I am a Turkish national, residing in this country as a “Highly-skilled Migrant”. I came to this country, 5 years ago, to attend a Master’s programme at one of its most appreciated institutions, during which time I was able to secure a part-time job, that evolved into a full-time job at a period when the economy started to go through one of its most devastating phases since the Great Depression. During the past 4 years, I have gained immeasurably valuable experiences through my work, and my new social environment. I did my best to contribute to the economy, culture and the philosophy of this country, and I believe, and have been told, that I have done a decent job.

Sir, I have unfortunately missed out on a trip to Istanbul, where I was invited to attend a workshop involving a group of international young experts. This was because my passport has been at the UK Border Agency authorities for the past 8 weeks, as I applied to extend my work permit, the fourth permit in the last five years that will allow me to continue contributing to this society. As you can imagine, it was a great disappointment to miss the occasion in Istanbul, one which you might appreciate as a natural consequence of being a “high-value migrant” in this country, and, in line with the sorts of professional activities that is expected to be carried out by such people. I have another trip regarding my professional engagements in the first week of November, and I am afraid I have no information as to whether I will be able to make it.

Dear Prime Minister, I find it difficult as to why someone like me should have no rights to make plans for at least 6 months into the future, let alone to receive information on their application process. Of course it would be unwise to ask someone like you carrying the duties you carry to try and sympathise with this; but how would such constraints in your freedom feel in your pre- or post-ministerial lives?

There is a large debate over immigration in this country; one that I have been following very closely since I moved here to continue my higher education and then start contributing to its economy through employment, and paying my share of national insurance contributions and income tax. Whilst the larger argument for cutting the total immigration numbers may clash with the convenience of groups of individuals, whether they be prospective students of London Metropolitan University, or residents who have spent a considerable amount of time being part of this society, there may be more at stake than representing the United Kingdom as a less hospitable country towards international students, young experts, and enthusiastic medium-weight entrepreneurs.

This nation’s identity, partly built on its openness to people, to diversity and to businesses is receiving a blow from recent developments. I have my theories on how a more successful immigration regime could be achieved, and I would be more than honoured to share them with you, should you wish to receive them. However, for sake of simplicity and succinctness, I shall refrain from doing that in this letter.
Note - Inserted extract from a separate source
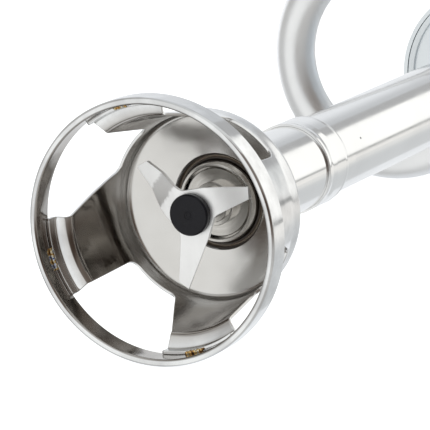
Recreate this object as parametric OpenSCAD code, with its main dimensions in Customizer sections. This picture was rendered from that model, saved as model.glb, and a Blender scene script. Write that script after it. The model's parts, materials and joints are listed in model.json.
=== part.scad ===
// Commercial immersion blender, lying on its side.
// The drive shaft runs along +Y, from the blade bell at -Y to the grip at +Y. +Z is up.
// The origin lies on the shaft axis, in the plane of the motor housing's front lip.
// Stations marked "from the ring" are distances from the guard ring's front face.

/* [Overall] */
// Distance from the guard ring's front face to the motor housing's front lip
reach = 360; // [300:5:480]
// Height of the shaft axis above the surface that the blender lies on
axis_height = 55; // [55:0.5:62]

/* [Guard ring and bell] */
// Outer radius of the guard ring
ring_r = 55; // [53:0.5:55]
// Width of the guard ring along the shaft
ring_width = 10.4; // [9:0.2:11]
// Wall thickness of the guard ring
ring_wall = 3.1; // [2.6:0.1:3.1]
// Thickness of the bell's sheet
sheet = 1.5; // [1:0.1:1.6]
// Direction of the first leg's middle, from +X towards +Z
leg_angle = 17; // [0:1:45]

/* [Blade] */
// Radius of the circle that the blade tips sweep
blade_r = 31.6; // [28:0.1:32]
// Thickness of the blade
blade_t = 1.9; // [1.5:0.1:1.9]
// Distance from the guard ring's front face to the blade's front face
blade_at = 37.3; // [36:0.1:37.3]
// Backward offset of the cranked arm's tip
crank_drop = 3.5; // [0:0.1:4]
// Forward rise of the raised arm's tip
arm_rise = 4.6; // [0:0.1:5]

/* [Mixing tube] */
// Outer radius of the tube
tube_r = 18.15; // [17:0.05:18.2]
// Wall thickness of the tube
tube_wall = 1.5; // [1:0.1:1.5]
// Radius of the drive shaft
shaft_r = 4; // [3.5:0.1:4.5]

/* [Bow handle] */
// Radius of the bow's tube
bow_tube_r = 10; // [9:0.5:10]
// Radius of the bow's middle line
bow_r = 52.3; // [50:0.1:54]

/* [Motor housing] */
// Radius of the housing's front lip
lip_r = 45.4; // [45.4:0.1:46.4]
// Radius of the housing's barrel
barrel_r = 55; // [55:0.5:58]
// Wall thickness of the housing
shell = 2; // [1.6:0.1:2]
// Length of the housing from the lip to the rear cover
barrel_len = 180; // [180:1:200]

/* [Grip] */
// Length of the grip behind the rear cover
grip_len = 134; // [134:1:150]
// Wall thickness of the grip's half shells
grip_wall = 2.6; // [2:0.1:3]
// Width of the trigger
trigger_w = 14; // [12:0.5:14]

/* [Hidden] */

$fn = 96;
eps = 0.01;
fit = 0.05;

// Guard ring and bell, stations from the ring
ring_bore = ring_r - ring_wall;
leg_end = 8.5;
leg_r = ring_bore - fit;
window_end = 47.2;
bell_corner = [41, 56.6];
bell_mouth_r = 20.75;
bell_back = 63.4;
floor_slope = (bell_back - bell_corner.y) / (bell_corner.x - bell_mouth_r);

// Neck, stations from the ring
sleeve_r = 19;
sleeve_end = 141.8;
collar_start = 129.5;
collar_end = 160;
carrier_r = 17.5;
bearing_bore = 13.05;
lower_bearing_at = 70.5;
thread_r = 3;

// Bow handle: its ring lies across the shaft, and touches the resting surface
bow_reach = 56.87;
bow_y = 8;
bow_z = bow_r + bow_tube_r - axis_height;
bow_x = -sqrt(pow(bow_reach, 2) - pow(bow_z, 2));
bow_toward_axis = atan2(-bow_z, -bow_x);
bow_half_gap = 50;

// Motor, stations from the origin
barrel_start = 42;
inner_r = barrel_r - shell - 0.2;
front_bearing_at = 44;
rear_bearing_at = 166.2;
bearing_w = 8;
stack_start = 78;
stack_end = 128;
brush_y = 149;

// Grip, stations from the origin
cover_end = barrel_len + 26;
grip_start = cover_end + 0.1;
grip_end = grip_start + grip_len;
pivot = [228, -15];
button_y = 240;
dial_tilt = 45;
dial_r = 42.5;
dial_y = barrel_len + 15.5;
dial_shaft_r = 3;
coil_wire = 0.45;

function at(station) = station - reach;
function lift(points) = [for (p = points) [p.x, at(p.y)]];

// Rounds every inner corner of an open path: radii[i] belongs to path[i]
function rounded(path, radii, n = 5) = concat([path[0]], [
    for (i = [1 : len(path) - 2]) let (
        v = path[i],
        u = (path[i - 1] - v) / norm(path[i - 1] - v),
        w = (path[i + 1] - v) / norm(path[i + 1] - v),
        reach_back = radii[i] / tan(acos(u * w) / 2),
        a = v + reach_back * u,
        b = v + reach_back * w
    ) for (k = [0 : n]) let (t = k / n) pow(1 - t, 2) * a + 2 * t * (1 - t) * v + t * t * b
], [path[len(path) - 1]]);

// Unit direction across a path at point i, towards its left
function across(path, i) = let (
    a = path[max(i - 1, 0)],
    b = path[min(i + 1, len(path) - 1)],
    d = (b - a) / norm(b - a)
) [-d.y, d.x];

// Closed outline of a sheet of thickness t on the left of a path
function sheet_outline(path, t) = concat(path,
    [for (i = [len(path) - 1 : -1 : 0]) path[i] + t * across(path, i)]);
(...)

Dear Prime Minister, this is a very personal and a very individualistic letter. I know that it is one that you may appreciate because it is also a sincere and a true one. I felt the obligation to respond to your letter thanking me “for the part I played in making the London 2012 Olympic and Paralympic Games such a huge success”. I would like to continue to play my role towards future successes and I know that I am not alone in this. It would be a massive benefit to everyone if I and people who are in my situation could feel that Your Government share the same view.

Thank you very much for taking the time to write to me and for considering my letter.